The only thing that has changed recently is the USPTO February 25 FINAL NOA. The appeal was LOST on December 4. Many are acting shocked at the finality; that was just the piece of paper; the outcome has been certain for three months.

IF the NOA facilitates a rehearing and it changes the entire line of (ill) logic of the Federal Circuit (as it should) then the back royalties (even possible penalties) are still very possible and those belong to GERS (us). This is what I think that Slash was trying to say when the USPTO NOA was released. A material factual or legal matter that was overlooked in the decision is an important basis for being granted a rehearing.

I think that any discussion about action by SCOTUS on this litigation is unfounded. Where is the constitutional issue?

Since this was obvious to me it was also obvious to our attorneys and KK. They have had three months to prepare their next steps. The exact wording of the ruling and the USPTO final NOA will need to be woven into this response -- but it should not take long -- I hope.

I also hope that KK comes forward soon; the CEO must speak.

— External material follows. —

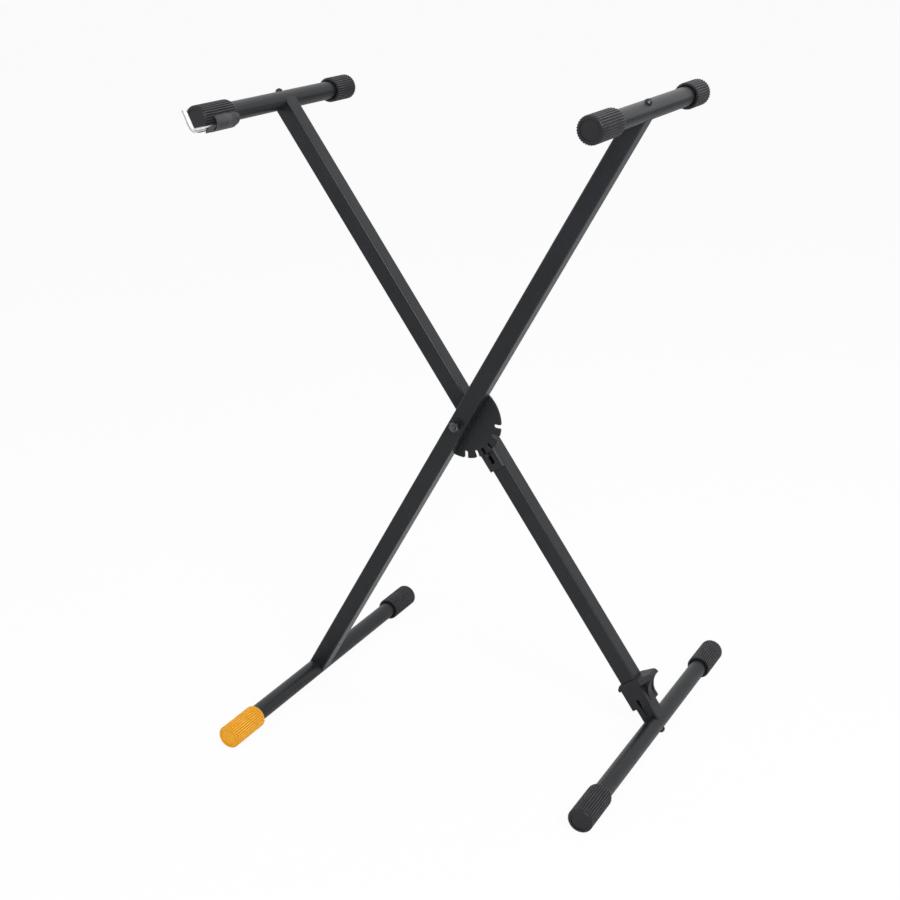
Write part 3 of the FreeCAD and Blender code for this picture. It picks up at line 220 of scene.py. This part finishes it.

Also, editorials in professional IP law journals are stating that this ruling of the Federal Circuit has besmeared C&C "for ever". That means mega millions of dollars lost to C&C and could threaten their existence. This outcome too was obvious December 4th; when the justice stated that C&C should be brought before the Massachusetts Bar for discipline.

I cannot see how this can lie quiescent in the face of these two results (USPTO NOA and C&C future potentially at stake).

Harry Winston

03/06/20 3:46 PM

#50433 RE: Dutch1 #50405

Also, I believe Attis now holds our patents.


Kevin said on this board that Greenshift still owns their patents. What's the source of your statement?